For Richard King, designing the sound for director Christopher Nolan’s WWII war epic, Dunkirk, “was quite a journey,” which began with reading books to get into the history. In particular the book, Voices of Dunkirk, provided first hand accounts of participants in the event. The research gave him “a global understanding of what happened” and “a sense of what it must have been like.”
King was struck that many of the memories included sound. The participants were young, fresh troops that had never really experienced battle, who were put in the situation of saving themselves. Even though their stories were written after the war, their lasting impressions included how things sounded – like a bomb going off in the sand or the terrifying Stuka sirens that emitted an unearthly shriek as German dive-bombers attacked. All the audio was examined for accuracy and dynamics. For the movie audience, King wanted the sound to have a fresh, unexpected approach and new interpretation of the historic event in order to insert the audience into the situations on screen.
The sound designer credited Lee Smith for the amazing picture editing of the film’s three story lines that come together and then diverge without being too disjointed or confusing to the viewer. Different audio palettes were created for each of the stories. According to King, his focus was less about transitioning from one situation to the other, “more about expressing what their perception of time would have been.” The yacht crossing the channel had a very specific design. The “chuga-chuga” of the diesel boat engine was rhythmically incorporated into the music. The rhythm was subtly altered in each yacht scene to increase tension. Both the director and the sound designer had the experience of sailing a small craft on the ocean, so other sounds heard on a small wooden boat at sea during rough weather were also used. King noted, “That is what captures the reality.” The beach had its palette of constant surf and wind. It both boring and terrifying for the soldiers stuck there with nothing to do, but wait. “This monster” of war was approaching from the distance, heralded by the “boom-boom” sounds of mortars and howitzers getting closer and closer, punctuated by the occasional Stuka attack on the beach.
In the air, each moment happens quickly. Everything in the plane was fast and frenetic; the sounds constantly changed. The vibrations of the engine and the RPMs of the plane gave the sense that it is actively flying, banking, diving. King commented, “I really tried to make it seem that the pilots were wearing the plane. Each moment is something is going on.” The Stuka siren, which had to be accurate, was one of the more difficult effects to recreate. That was a search almost to the end of the mix. Early pre-war 1930s recordings of the sound existed, but they were too old and compressed to be used. The sound had to be unexpected and not too familiar. It had to increase in intensity until it was almost unbearable. And it had to be “scary as hell,” as scary as it must have been in real life. In that way the audience would be brought right into the situation that the soldiers on the beach were facing. “These German bombers had sirens attached to the wheel struts. They howled, they screamed when the planes dove. It was used as a psychological weapon by the Germans. There are none in the world or even plans on how to have one built. There’s no way to record that sound,” explained King. “Yet we wanted them to be subjective. We could record with modern equipment and bring it really close as if a plane was diving and pulling up just above you, so we added a lot of analogue distortion to give it this bird of prey feeling.”
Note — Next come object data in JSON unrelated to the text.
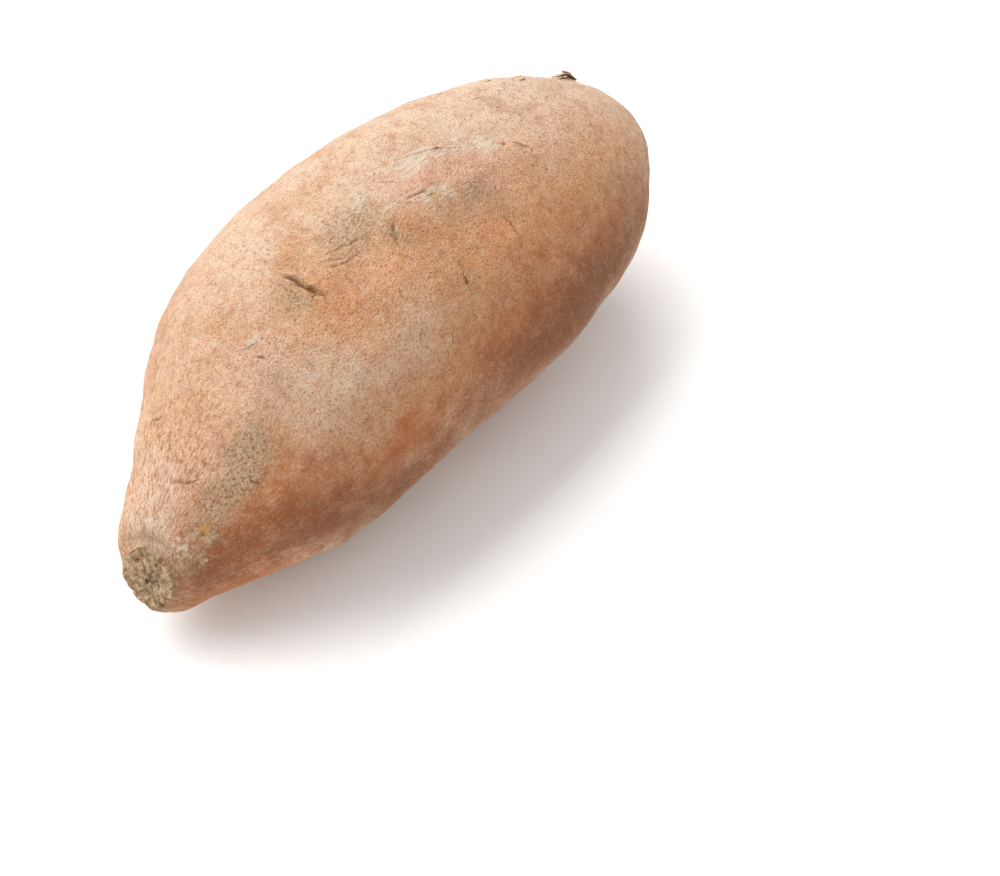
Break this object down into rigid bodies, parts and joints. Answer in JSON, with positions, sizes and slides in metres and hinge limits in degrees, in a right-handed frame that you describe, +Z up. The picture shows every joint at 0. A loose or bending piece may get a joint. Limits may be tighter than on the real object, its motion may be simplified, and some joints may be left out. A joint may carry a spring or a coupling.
{
  "type": "sweet potato",
  "caption": "Whole sweet potato with a narrow neck, a broken corky stem end and a blunt root end, lying on the slightly flattened belly it rests on.",
  "frame": {"origin": "on the surface it rests on, under the middle of its box", "axes": "+X along the root from the stem scar towards the blunt end, +Z up"},
  "size_m": [0.1738, 0.078, 0.0728],
  "materials": {
    "skin": "matte orange-tan root skin with grey-brown cork at the scars"
  },
  "bodies": {
    "root": {"sweet_potato": "skin"}
  },
  "joints": []
}
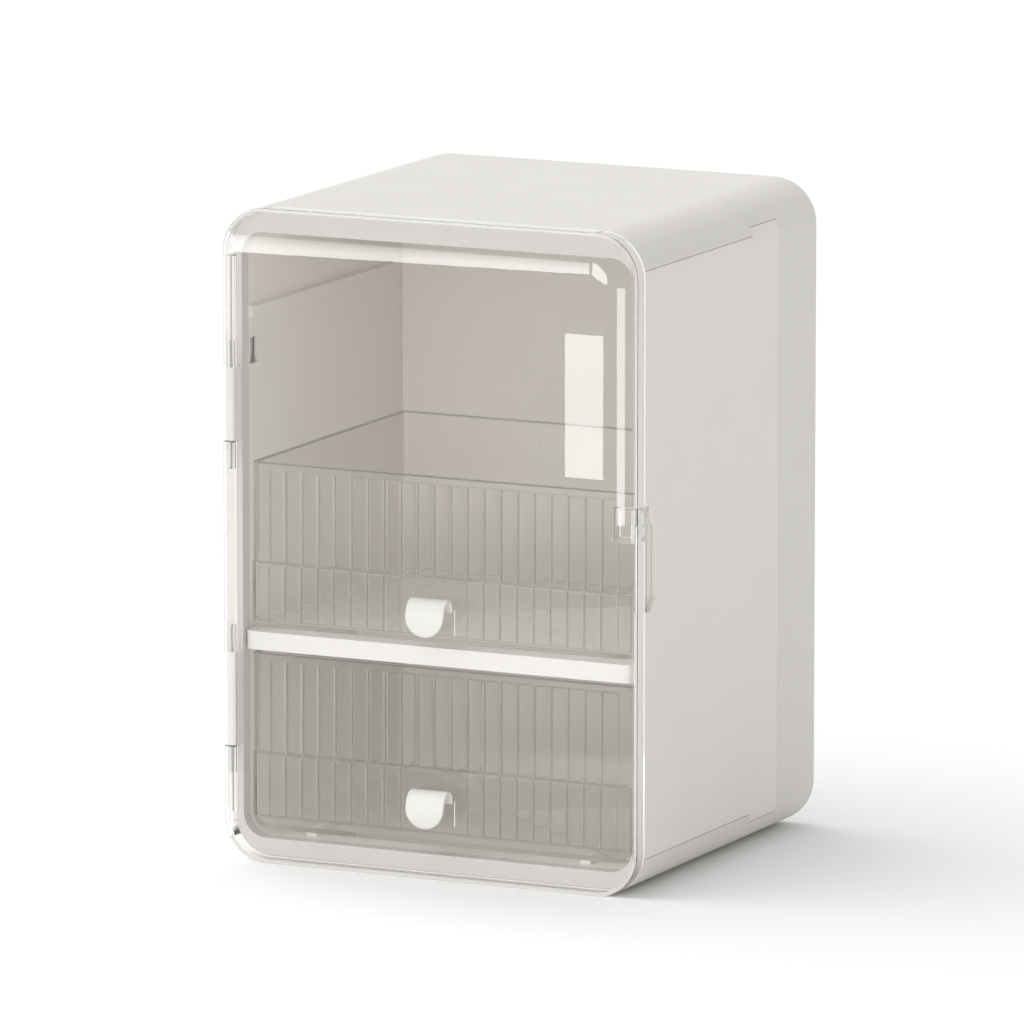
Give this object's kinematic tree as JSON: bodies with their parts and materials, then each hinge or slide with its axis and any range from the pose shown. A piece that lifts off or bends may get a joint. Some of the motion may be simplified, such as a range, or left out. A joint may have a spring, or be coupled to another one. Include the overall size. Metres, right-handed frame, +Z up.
{
  "type": "dustproof makeup organizer",
  "caption": "Upright cosmetics cabinet with rounded pale casing, left-hinged clear dust door, open upper bay, middle shelf and clear ribbed drawers with curled white handles.",
  "frame": {"origin": "under the middle of the whole object, on the surface it stands on", "axes": "+Z up, -Y out of the front (the door side), +X to the right as seen from the front"},
  "size_m": [0.248, 0.236, 0.3615],
  "materials": {
    "shell": "satin",
    "panel": "satin",
    "liner": "satin",
    "white": "gloss",
    "clear": "polished",
    "steel": "brushed",
    "rubber": "matte"
  },
  "bodies": {
    "casing": {"top_shell": "shell", "bottom_shell": "shell", "rear_shell": "shell", "side_panel_left": "panel", "side_panel_right": "panel", "front_ring": "white", "inner_wall_left": "liner", "inner_wall_right": "liner", "inner_ceiling": "liner", "inner_floor": "liner", "inner_back": "liner", "middle_shelf": "white", "finger_recess": "white", "hinge_bracket_upper": "white", "hinge_bracket_lower": "white", "hinge_pin_upper": "steel", "hinge_pin_lower": "steel", "rubber_feet": "rubber", "case_screws": "steel"},
    "door": {"door_panel": "clear", "door_catch": "clear"},
    "upper_drawer": {"upper_drawer_box": "clear", "upper_drawer_front": "clear", "upper_handle_mount": "clear", "upper_handle": "white"},
    "lower_drawer": {"lower_drawer_box": "clear", "lower_drawer_front": "clear", "lower_handle_mount": "clear", "lower_handle": "white"}
  },
  "joints": [
    {"name": "door_hinge", "type": "hinge", "parent": "casing", "child": "door", "pos_m": [-0.1206, -0.1132, 0.18], "axis": [0, 0, -1], "range_deg": [0, 180]},
    {"name": "upper_drawer_slide", "type": "slide", "parent": "casing", "child": "upper_drawer", "axis": [0, -1, 0], "range_m": [0, 0.0707]},
    {"name": "lower_drawer_slide", "type": "slide", "parent": "casing", "child": "lower_drawer", "axis": [0, -1, 0], "range_m": [0, 0.0707]}
  ],
  "couplings": [
    {"joint": "upper_drawer_slide", "follows": "door_hinge", "m_per_rad": 0.0225},
    {"joint": "lower_drawer_slide", "follows": "door_hinge", "m_per_rad": 0.0225}
  ]
}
King is proud of his team’s accomplishments on the film and how the work “hangs together as a piece.” He credited production sound mixer, Mark Weingarten for capturing tracks in difficult conditions, foley artists, John Roesch and Shelley Roden for their attention to details like the British soldier’s hobnail boots, and supervising music editor, Alex Gibson, for the seamless coordination between music and sound. He acknowledged Nolan for giving them the time to try different things for “literally every single sound.”
“We examined every sound for how we can do this better. What rule can we break? What sound that we’ve heard in war movies that we cannot use or use a different sound and make it startling?” King concluded, “We really tried to nail each sound down to the footsteps…all the way up to the big events like the ship sinking and the planes crashing. I feel like we pulled it off.”